Prayer, Fasting, and Almsgiving
When you’re thinking of what to do this Lent, and it’s not too late to think about adding Lenten resolution, think of these three pillars.
Prayer – There are countless ways to better your prayer life during Lent here are a few suggestions.
- Begin praying the Morning or Evening Prayer from the Liturgy of the Hours
- Pray for — by name — people you don’t like and for people that don’t like you.
- Pray for those, e.g., children, parents, spouse, siblings, who have left the church.
- Pray the news — for the people whose stories of hardship are reported daily and weekly.
- Observe five minutes of silence every day.
- Develop a prayer list.
- Begin (or begin again) the daily Rosary.
- Choose one extra devotion per week during Lent: Stations of the Cross, Eucharistic adoration or a weekday Mass.
- Make a commitment to reading the Sunday readings before you go to Mass.
- If you don’t have a cross in your apartment or house, buy a simple one and put it in your bedroom.
Fasting – I’d like to start with a quote by Melissa Nussbaum
Ask most Catholics about Lent and they will talk about fasting, so let’s begin there. And, more precisely, let’s begin with fasting as a canonically sanctioned “diet,” or as a good opportunity to stop some bad habits. “I’m going to give up cigarettes for Lent,” is a common refrain. Very utilitarian, and very American, but not very Catholic. For we never fast from the dangerous, the harmful or the hurtful. If I tell you that I’m going to give up slapping the baby for Lent, you would be right to admonish me that I ought to stop hitting the baby. Period. Regardless of the liturgical season. I don’t fast from slapping the baby during Lent only to pick it up again when Easter arrives!

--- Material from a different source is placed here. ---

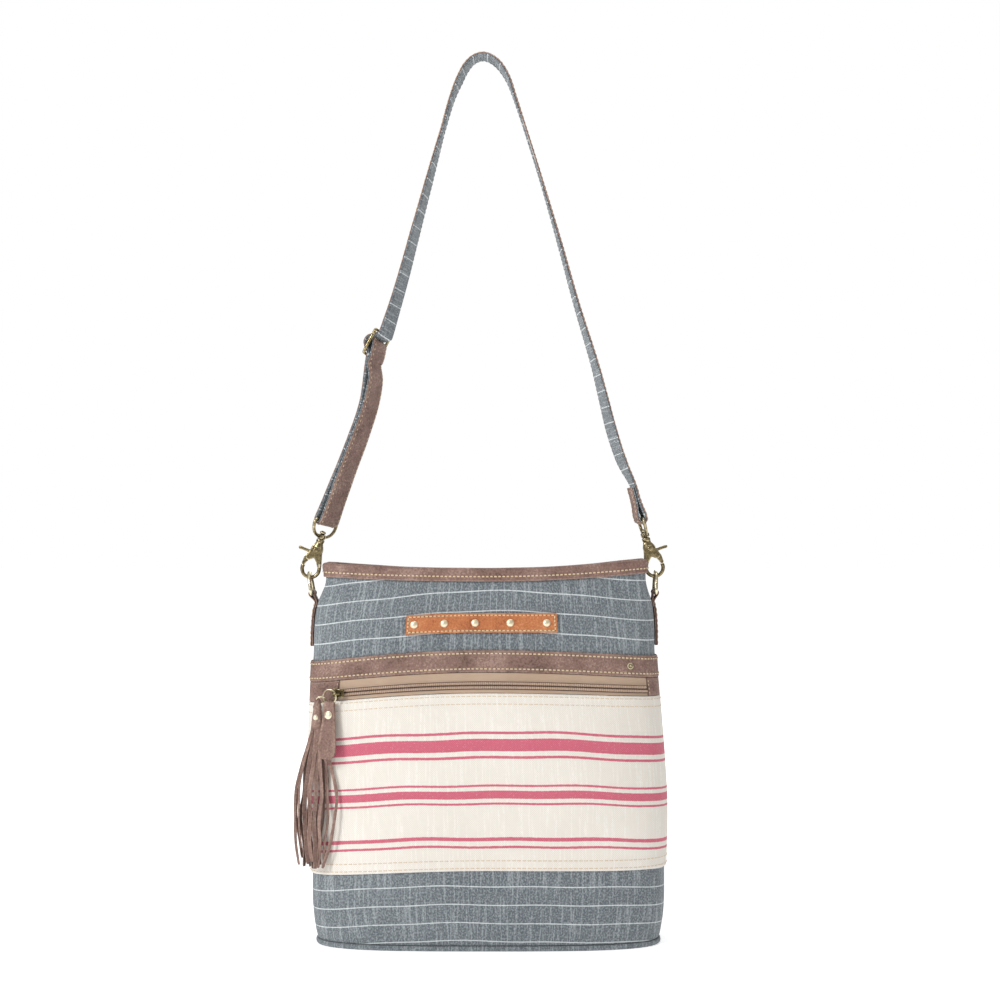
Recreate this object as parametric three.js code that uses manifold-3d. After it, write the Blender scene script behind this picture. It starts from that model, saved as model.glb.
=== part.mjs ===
// A canvas and leather shoulder bag, hanging from the top of its strap and just touching the ground.
// Millimetres, +Z up, the bag's front towards -Y. The origin is under the strap's highest point,
// where a peg or a shoulder carries it.
import * as THREE from "three";
import { mergeVertices } from "three/addons/utils/BufferGeometryUtils.js";
import Module from "manifold-3d";

const wasm = await Module();
wasm.setup();

// The body's own sizes
const bagWidth = 300;
const bagHeight = 320;
const bagDepth = 100;
const bagX = 4; // the body's middle, right of the point that the strap hangs from
const strapDrop = 423.6; // underside of the strap's top to the level of the bag's mouth
const hangHeight = strapDrop + bagHeight; // ground to the underside of the strap's top
const canvasWall = 2;
const gap = 0.4; // clear space between sewn layers
const seamHalf = 0.0003; // half the opening at each side seam, as a share of the way round
const groundZ = -hangHeight;

// The base
const baseThick = 4.2;
const baseProud = 1.4; // how far the welt stands out past the wall

// Leather, cloth and zip laid on the front
const bindingThick = 1.3;
const bindingGap = 0.8; // room for the wall's edge inside the fold
const creamThick = 1.4;
const bandThick = 1.6;
const patchThick = 1.1;
const tapeThick = 0.8;
const patchLeftWide = 29; // leather at each end of the zip, from the bag's side
const patchRightWide = 18;
const coilWide = 4.6;
const coilHigh = 1.5;
const coilDrop = 2; // the coil runs below the middle of its window
const tabLength = 124;
const tabTall = 15.8;
const tabThick = 2;
const studWide = 6.6;
const studHigh = 1.9;
const studGap = 0.35; // under the flat face of a stud or rivet
const bandRivetIn = 32; // from the bag's right side
const bandRivetWide = 4.4;

// Zip slider, its rings, the pull and the tassel
const sliderFromEnd = 2; // past the zip's left end
const sliderLong = 9.5;
const sliderTall = 8.4;
const sliderHigh = 3;
const archWire = 1.3;
const archSpan = 7.8;
const archHigh = 4;
const pullRingRadius = 5.8;
const pullRingWire = 1.3;
const tasselRingRadius = 3.8;
const tasselRingWire = 1.2;
const tasselRingAt = 200; // degrees round the pull ring
const tasselRingTurn = 40; // degrees that it faces forwards
const pullLength = 46;
const pullNeck = 8.6;
const pullWide = 15.6;
const pullLeather = 1.2;
const pullTilt = 7.6; // degrees that its lower end stands off the tassel
const ringSlack = 0.8; // play of the pull ring in the slider's arch
const capWide = 6.4;
const capHigh = 1.6;
const tasselNeck = 5.4;
const tasselHeadWide = 10.4;
const tasselHeadTall = 22;
const tasselHeadThick = 6.5;
const strandWide = 3.4;
const strandThick = 1.6;
const strandBack = 1.8; // how far the strands swing behind the ring's plane under the pull
const strandFore = 1; // and in front of it where the bag swells
const tasselFall = 116; // longest strand, below the head

// Side tabs and D rings
const sideTabWide = 18;
const sideTabFall = 44; // bar of the ring to the tab's lower end
const sideTabLeather = 1.2;
const ringWire = 3;
const ringInnerWide = 20;
const ringRise = 17.5; // middle of the bar to the middle of the bow's top
const ringClear = 0.3; // between a wire and the leather or metal round it

// Hooks, in distances down from the eye's bar
const eyeWire = 2.8;
const eyeInnerWide = 26.8;
const eyeDrop = 14; // to the middle of its bow
const hubRadius = 3.6;
const hubTall = 3.8;
const postRadius = 1.45;
const headRadius = 2.7;
const headTall = 2.6;
const turnClear = 0.3; // round the post and between eye and collar
const collarRadius = 3.5;
const collarTall = 3.2;
const hookDeep = 4.8; // front to back
const leverDeep = 2;
const slotClear = 0.3;
const slotIn = 3.4; // from the rivet back into the plate
const slotUp = 5; // above the rivet
const rivetRadius = 1.4;
const rivetHeadRadius = 2.3;
const rivetHeadTall = 0.9;
const rivetDrop = 26;
const rivetOut = 1.2; // sideways from the line of the post
const holeDrop = 42.6;
const holeOut = 1;
const holeRadius = 5.6;
const plateMargin = 1.2; // metal beyond the rivet's head
const clawThick = 3.2;
const clawFrom = 150; // degrees round the hole where the claw leaves the plate
const clawRoot = 100; // and where the hole's edge meets it
const clawEnd = 15; // above level where the claw's tip ends
const leverLong = 14;
const leverRound = 3.4; // its round end, about the rivet
const thumbTall = 2.8; // its end, under the thumb
const gateWide = 3;
const ringSeat = 0.6; // between the ring's wire and the bottom of the hook's hole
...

We are to fast from foods and practices that are good for us so that we identify with Christ’s suffering. We abstain on Friday’s because that is the day Christ died.
Almsgiving – Is fairly easy to understand. Give money to charities and to those in need. It can also mean giving of your time and talents. I know of accountants who give up their time to complete tax returns for the poor. So think not just of the treasure you can give but also of your talents that you can give.

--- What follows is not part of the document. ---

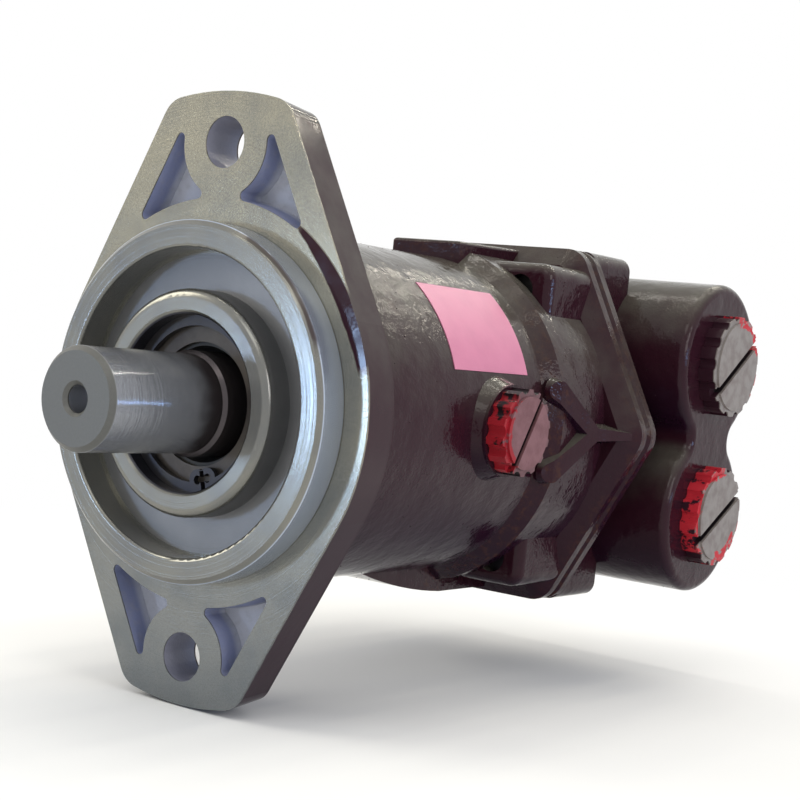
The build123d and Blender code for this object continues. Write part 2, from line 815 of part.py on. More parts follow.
# Pistons, drawn at the rear end of their travel
piston_ball = block_front + 3.5
piston_neck = piston_ball_radius - 2.2
with BuildPart() as piston:
    with BuildSketch(Plane.XZ):
        with BuildLine():
            Polyline(
                (0, 0),
                (piston_neck, 0),
                (piston_neck, piston_ball_radius + 0.5),
                (piston_radius - 1, piston_ball_radius + 2),
                (piston_radius, piston_ball_radius + 3),
                (piston_radius, piston_bore_end - piston_ball - 1),
                (0, piston_bore_end - piston_ball - 1),
                close=True,
            )
        make_face()
    revolve(axis=Axis.Z)
    Sphere(piston_ball_radius)
with BuildPart() as pistons:
    with Locations(station(piston_ball)):
        with PolarLocations(group_pitch, group_count):
            add(piston.part)

# Block spring and what it presses on
front_washer_back = spring_cavity_front + washer_thickness
rear_washer_front = snap_groove - washer_thickness
washer_inner = spline_core + loose
spring_front_washer = ring(washer_inner, spring_cavity_radius - loose, spring_cavity_front, front_washer_back)
spring_rear_washer = ring(washer_inner, spring_cavity_radius - loose, rear_washer_front, snap_groove)
spring_snap_ring = ring(
    spring_cavity_radius - 1.6, spring_cavity_radius + 1, snap_groove, snap_groove + snap_ring_thickness
)
with BuildPart() as push_pins:
    with BuildSketch(station(swivel_centre + guide_hub_length)):
        with PolarLocations(push_pin_pitch, 3, start_angle=20):
            Circle(push_pin_radius)
    extrude(amount=spring_cavity_front - swivel_centre - guide_hub_length)
spring_mean = (washer_inner + spring_cavity_radius - loose) / 2
spring_height = rear_washer_front - front_washer_back - 2 * spring_wire
with BuildPart() as coil:
    with BuildLine():
        turns = Helix(spring_height / spring_turns, spring_height, spring_mean)
    with BuildSketch(Plane(turns @ 0, z_dir=turns % 0)):
        Circle(spring_wire - 0.05)
    sweep(is_frenet=True)
with BuildPart() as block_spring:
    with Locations(station(front_washer_back + spring_wire)):
        add(coil.part)

# Valve plate between block and cover
with BuildPart() as valve_plate:
    with BuildSketch(station(block_back + running)):
        Circle(valve_plate_radius)
        Circle(cup_outer, mode=Mode.SUBTRACT)
        add(kidneys(2 * kidney_radius, kidney_sweep), mode=Mode.SUBTRACT)
        with Locations((valve_pin_x, 0)):
            Circle(valve_pin_radius, mode=Mode.SUBTRACT)
    extrude(amount=cover_front - block_back - running)
with BuildPart() as valve_plate_pin:
    with BuildSketch(station(block_back + 1)):
        with Locations((valve_pin_x, 0)):
            Circle(valve_pin_radius)
    extrude(amount=cover_front + valve_pin_length - block_back - 1)

# Rear needle bearing
rear_bearing_cup = ring(
    cup_inner, cup_outer, needle_bearing_front, needle_bearing_front + needle_bearing_length
)
with BuildPart() as rear_bearing_needles:
    with BuildSketch(station(needle_bearing_front + needle_end_room)):
        with PolarLocations(needle_pitch, needle_count):
            Circle(needle_radius)
    extrude(amount=needle_bearing_length - 2 * needle_end_room)
with BuildPart() as rear_bearing_cage:
    add(ring(rear_journal_radius + loose, cup_inner - loose, needle_bearing_front + 0.8,
             needle_bearing_front + needle_bearing_length - 0.8).part)
    with BuildSketch(station(needle_bearing_front + needle_end_room)):
        with PolarLocations(needle_pitch, needle_count):
            Circle(needle_radius)
    extrude(amount=needle_bearing_length - 2 * needle_end_room, mode=Mode.SUBTRACT)


def plug(face, y, z, head_radius, head_height, shank_radius, shank_length, slot_turn):
    """A plastic port plug: a scalloped head with a slot, and a plain shank in the port."""
    front = face + head_height + plug_crown
    with BuildPart() as body:
        with BuildSketch(Plane.YZ.offset(face)):
            with Locations((y, z)):
                Circle(head_radius)
                with PolarLocations(head_radius + plug_crown, plug_scallops):
                    Circle(plug_scallop_radius, mode=Mode.SUBTRACT)
        extrude(amount=head_height)
        with BuildSketch(Plane.YZ.offset(face + head_height)):
            with Locations((y, z)):
                Circle(head_radius - plug_scallop_radius)
        extrude(amount=plug_crown)
        with BuildSketch(Plane.YZ.offset(face)):
            with Locations((y, z)):
                Circle(shank_radius)
        extrude(amount=-shank_length)
        with BuildSketch(Plane.YZ.offset(front)):
            with Locations(Location((y, z, 0), (0, 0, slot_turn))):
                Rectangle(2 * head_radius + 2, plug_slot_width * head_radius)
        extrude(amount=-head_height / 2, mode=Mode.SUBTRACT)
    return body


upper_port_plug = plug(
    port_face, port_y, port_z, plug_head_radius, plug_head_height, port_bore - running, plug_shank_length, 35
)
lower_port_plug = plug(
    port_face, port_y, -port_z, plug_head_radius, plug_head_height, port_bore - running, plug_shank_length, 30
)
drain_plug = plug(
    drain_face, drain_y, 0, drain_plug_head_radius, drain_plug_head_height, drain_bore - running,
    drain_plug_shank_length, 60,
)


def o_ring(face, y, z, inner, wire):
    """A seal ring under a plug's head, in the counterbore of its port."""
    with BuildPart() as seal:
        with Locations(Plane.YZ.offset(face - wire).location * Location((y, z, 0))):
            Torus(inner + wire, wire)
    return seal


with BuildPart() as port_plug_seals:
    add(o_ring(port_face, port_y, port_z, port_bore, port_seal_wire).part)
    add(o_ring(port_face, port_y, -port_z, port_bore, port_seal_wire).part)
drain_plug_seal = o_ring(drain_face, drain_y, 0, drain_bore, drain_seal_wire)

# Sticker on the barrel
with BuildPart() as sticker:
    with BuildSketch(station(sticker_front)):
        with BuildLine():
            low = 180 - sticker_high_angle
            sweep_angle = sticker_high_angle - sticker_low_angle
            inner_arc = CenterArc((0, 0), barrel_radius, low, sweep_angle)
            outer_arc = CenterArc((0, 0), barrel_radius + sticker_thickness, low, sweep_angle)
            Line(inner_arc @ 0, outer_arc @ 0)
            Line(inner_arc @ 1, outer_arc @ 1)
        make_face()
    extrude(amount=sticker_back - sticker_front)

pieces = {
    "housing": housing,
    "end_cover": end_cover,
    "joint_gasket": joint_gasket,
    "cover_screws": cover_screws,
    "locating_dowels": locating_dowels,
    "drive_shaft": drive_shaft,
    "shaft_seal_case": shaft_seal_case,
    "shaft_seal_lip": shaft_seal_lip,
    "seal_garter_spring": seal_garter_spring,
    "seal_retaining_ring": seal_retaining_ring,
    "front_bearing_outer_race": front_bearing_outer_race,
    "front_bearing_inner_race": front_bearing_inner_race,
    "front_bearing_balls": front_bearing_balls,
    "front_bearing_cage": front_bearing_cage,
    "bearing_retaining_ring": bearing_retaining_ring,
    "cam_plate": cam_plate,
    "cam_plate_pin": cam_plate_pin,
    "slippers": slippers,
    "slipper_retainer": slipper_retainer,
    "retainer_guide": retainer_guide,
    "push_pins": push_pins,
    "cylinder_block": cylinder_block,
    "pistons": pistons,
    "block_spring": block_spring,
    "spring_front_washer": spring_front_washer,
    "spring_rear_washer": spring_rear_washer,
    "spring_snap_ring": spring_snap_ring,
    "valve_plate": valve_plate,
    "valve_plate_pin": valve_plate_pin,
    "rear_bearing_cup": rear_bearing_cup,
    "rear_bearing_needles": rear_bearing_needles,
    "rear_bearing_cage": rear_bearing_cage,
    "upper_port_plug": upper_port_plug,
    "lower_port_plug": lower_port_plug,
    "drain_plug": drain_plug,
    "port_plug_seals": port_plug_seals,
    "drain_plug_seal": drain_plug_seal,
    "sticker": sticker,
}
os.makedirs("parts", exist_ok=True)
for name, piece in pieces.items():
    piece.part.label = name
    export_step(piece.part, f"parts/{name}.step")
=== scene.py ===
# %% [markdown]
# # A hydraulic motor
# The construction comes packed: every piece stands at its real size and place, and can't be moved here.
# This script gives the pieces their finish, adds what is too fine for construction, and sets the picture
# up. Before each step a few sentences tell what the real thing is, and why it is made in this way.

import math

import bpy
from mathutils import Matrix, Vector


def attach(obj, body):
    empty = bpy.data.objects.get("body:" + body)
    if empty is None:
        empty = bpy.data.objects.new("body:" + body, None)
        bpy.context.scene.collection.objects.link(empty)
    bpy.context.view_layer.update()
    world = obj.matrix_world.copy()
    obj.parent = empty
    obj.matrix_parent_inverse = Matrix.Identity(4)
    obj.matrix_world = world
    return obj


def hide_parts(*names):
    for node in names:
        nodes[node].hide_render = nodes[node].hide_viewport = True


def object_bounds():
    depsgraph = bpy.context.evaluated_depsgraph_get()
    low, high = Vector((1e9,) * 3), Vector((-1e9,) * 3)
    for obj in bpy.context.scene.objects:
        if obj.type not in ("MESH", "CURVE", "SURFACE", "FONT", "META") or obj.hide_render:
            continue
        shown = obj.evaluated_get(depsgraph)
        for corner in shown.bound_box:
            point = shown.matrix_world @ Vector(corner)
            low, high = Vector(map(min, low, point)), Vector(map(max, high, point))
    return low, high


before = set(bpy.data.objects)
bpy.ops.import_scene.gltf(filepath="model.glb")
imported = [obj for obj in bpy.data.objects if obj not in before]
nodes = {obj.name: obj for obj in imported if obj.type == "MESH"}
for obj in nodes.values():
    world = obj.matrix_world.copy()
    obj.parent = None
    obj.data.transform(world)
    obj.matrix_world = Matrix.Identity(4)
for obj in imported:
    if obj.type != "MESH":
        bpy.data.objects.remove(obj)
cad_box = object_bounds()
MM = 0.001
print("pieces loaded:", len(nodes))

# %% [markdown]
# ## The camera
# A camera could be moved by hand until the picture looks right. Here its place was worked out from the
# flange: its bolt holes, its pilot and its outline have known sizes, so their ellipses in the photograph
# tell where the lens stood. The picture had been cropped after it was taken, which a shift of the lens
# repeats.

# %% Set the camera
IMAGE_SIZE = 800
FOCAL_PIXELS = 1650
PRINCIPAL_POINT = (464, 546)
CAMERA_PLACE = Vector((0.32235, -0.34747, 0.02355))
CAMERA_AZIMUTH = math.radians(33.41)
CAMERA_ELEVATION = math.radians(6.83)
CAMERA_ROLL = math.radians(5.97)
SENSOR_WIDTH = 36
NEAREST_SEEN = 0.01

forward = Vector((
    -math.sin(CAMERA_AZIMUTH) * math.cos(CAMERA_ELEVATION),
    math.cos(CAMERA_AZIMUTH) * math.cos(CAMERA_ELEVATION),
    -math.sin(CAMERA_ELEVATION),
))
level_right = Vector((math.cos(CAMERA_AZIMUTH), math.sin(CAMERA_AZIMUTH), 0))
level_up = level_right.cross(forward)
right = level_right * math.cos(CAMERA_ROLL) + level_up * math.sin(CAMERA_ROLL)
up = level_up * math.cos(CAMERA_ROLL) - level_right * math.sin(CAMERA_ROLL)
turn = Matrix((right, up, -forward)).transposed().to_4x4()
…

I hope everyone has a blessed Lent.
February 18, 2008 at 12:26 pm
I wonder whether it’s necessarily better to fast from things that are good for us, as opposed to things that are just not bad for us. If I start fasting from computer time one day a week, for instance, it opens a space in my life that makes room for God. But being on the computer is not actually good for me. It’s pretty much a morally neutral item that can be compressed into a smaller time frame than I usually allow for it. And I’m not actually sure we should fast from things that are good for us to the extent that they’re important to our health–vegetables, exercise, sleep, communication with friends, all would be kind of iffy choices for a fast. Maybe it makes more sense to say it’s goods in our lives that we’re fasting from.
February 18, 2008 at 9:28 pm
I think opening a space for God is a very important part of someone’s life. We can all be too busy to go to daily mass, or even daily prayer.
But I’m not sure I agree with you with respect to Lenten fasting. Monks fast from sleep by virtue of waking in the middle of the night to pray the Liturgy of the Hours. There’s an order of nuns that only allows communication with friends and family for one hour each year. You don’t see very many jogging Trappist monks, so exercise can be given up. I think you can even make a case for vegetables. If vegetables are treated as the main course in your diet, giving up meat is not a big deal. So why not give up vegetables. And before someone says that will kill you, I didn’t eat vegetables for two years and I didn’t get sick, not that I recommend that diet, but you know what I mean (that may be the most grammatically incorrect sentence of the year).
I don’t think we’re called to give up vegetables, exercise, sleep, or talking to friends all the time. But I think they could be really powerful expressions of living a penitential season.
February 18, 2008 at 10:06 pm
But to clarify I don’t think you should give something up that would risk death or serious illness.
February 23, 2009 at 4:27 pm
Thanks. Short, Sweet and to the Point!